If you’re in a low-signal area, your iPhone works harder to stay connected, especially right after an update when syncing is busy. Staying on Wi‑Fi at home helps a lot.

Look at Battery Health, but don’t panic

Settings > Battery > Battery Health & Charging. If your maximum capacity is already very low (for many people, under the low 80s), an iOS update can make existing battery weakness more noticeable. That doesn’t mean the update “broke” it. It just stopped hiding it.

When to Worry (And When Not To)

Not a big deal: The phone is warm, battery drops faster for 24 to 48 hours, then improves.

Worth a closer look: After 2 to 3 days, the phone is still hot at idle, or Battery settings show constant background activity with no clear reason.
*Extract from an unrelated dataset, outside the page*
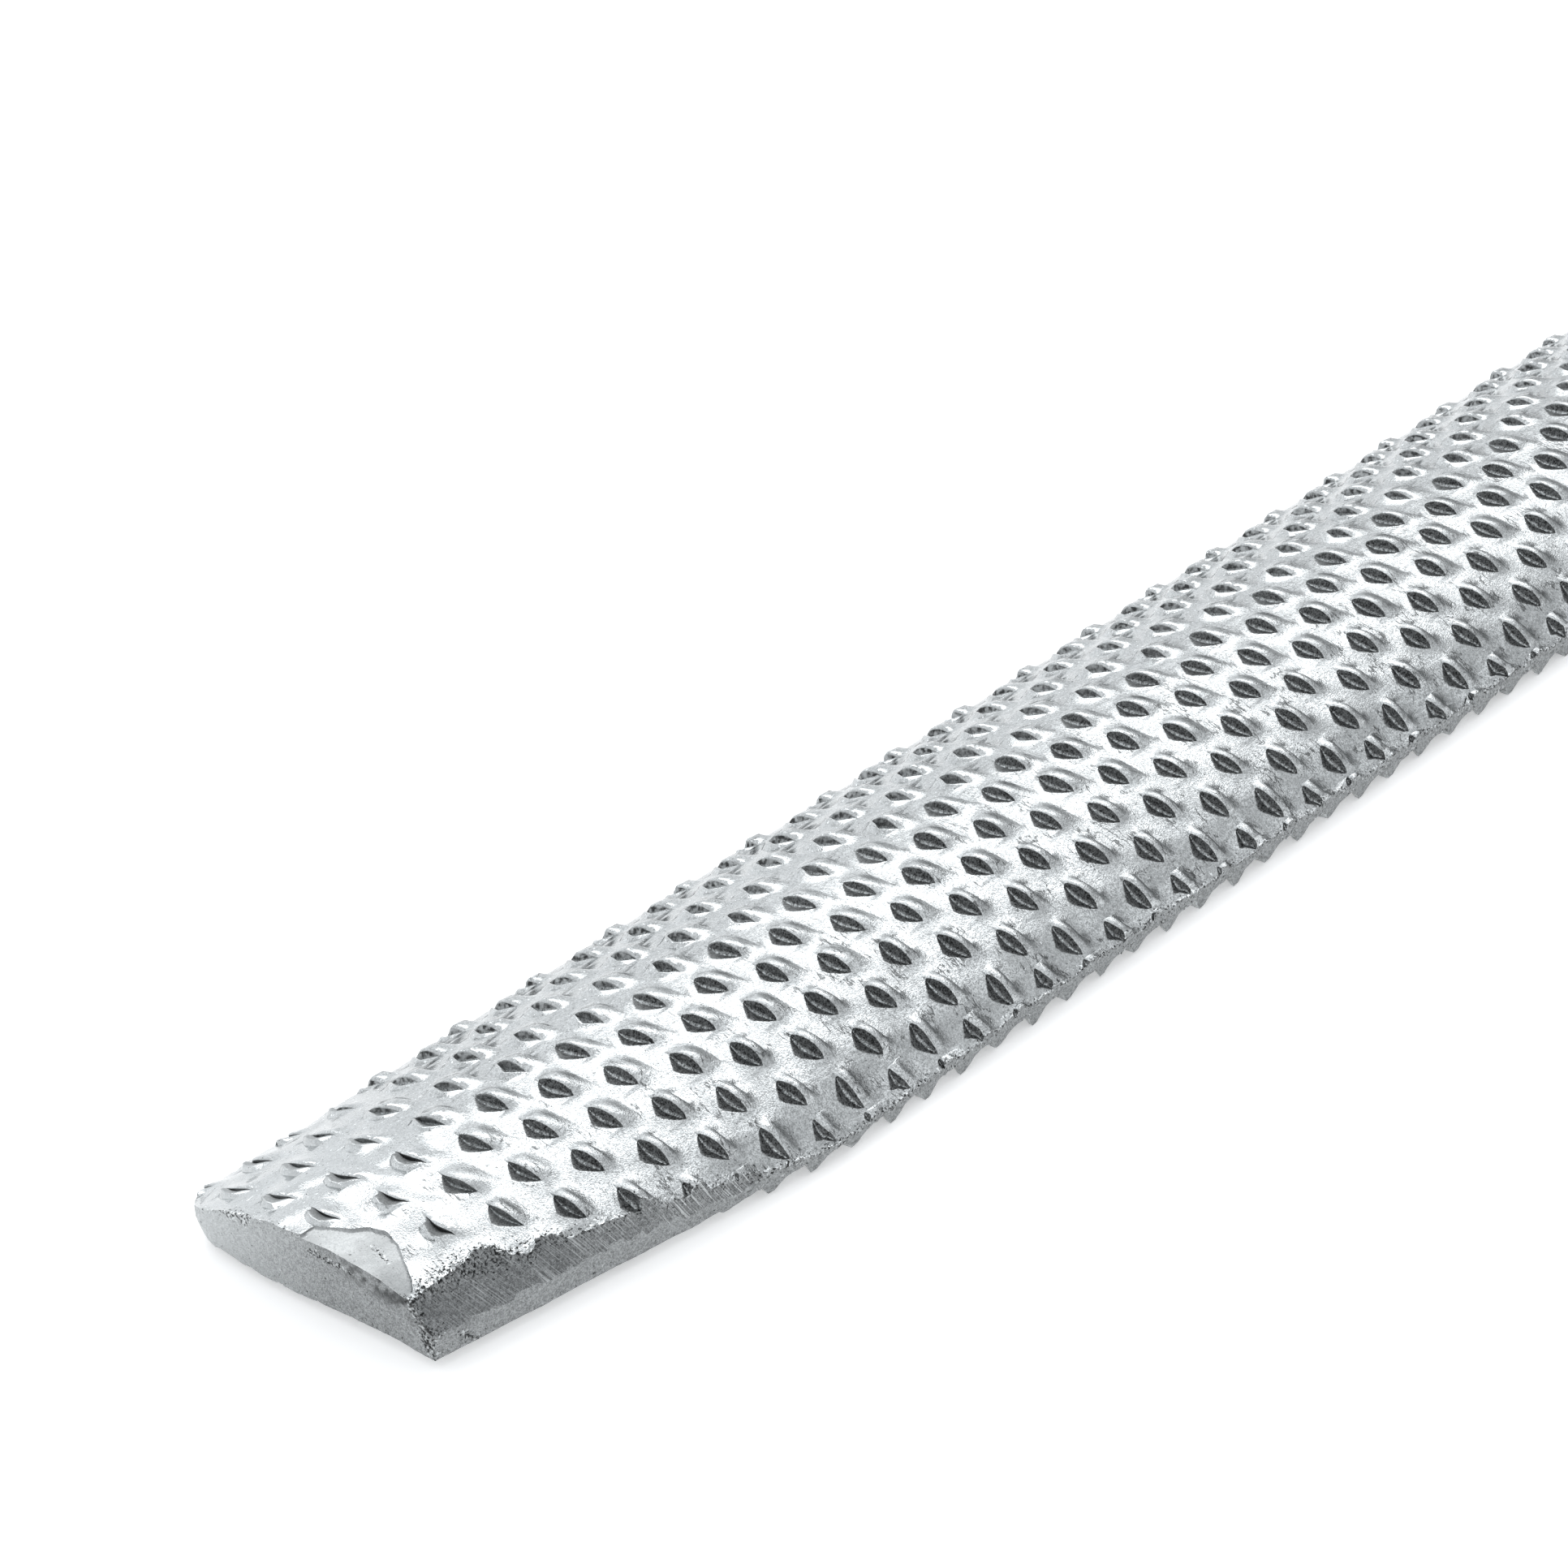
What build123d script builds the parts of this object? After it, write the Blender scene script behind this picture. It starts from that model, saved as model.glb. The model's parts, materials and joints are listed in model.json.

Stop and get help: The phone is extremely hot, swells, shuts down repeatedly, or won’t charge normally.

At a Glance: Comparison

Feature/Aspect Details Verdict
24-hour “settling” period Wi‑Fi + frequent charging lets iOS finish indexing, syncing, and app cleanup. Best first move. Safe and often enough on its own.
Background App Refresh control Turn it off for most apps, keep only 2 or 3 essentials temporarily. Biggest “quick win” for runaway post-update drain.
Factory reset or service visit Time-consuming, stressful, and usually unnecessary right after an update. Last resort. Try the calm steps first.

Conclusion

Post-update battery panic is almost a tradition at this point, especially when social media is full of “your phone is ruined” takes. The good news is you can usually fix it with a low-stress plan: give your iPhone a full day on Wi‑Fi with plenty of charging time, then rein in Background App Refresh so only the apps you truly need can run wild in the background. Most of the time, that’s enough to get your battery (and your sanity) back without spending money or booking a Genius Bar visit.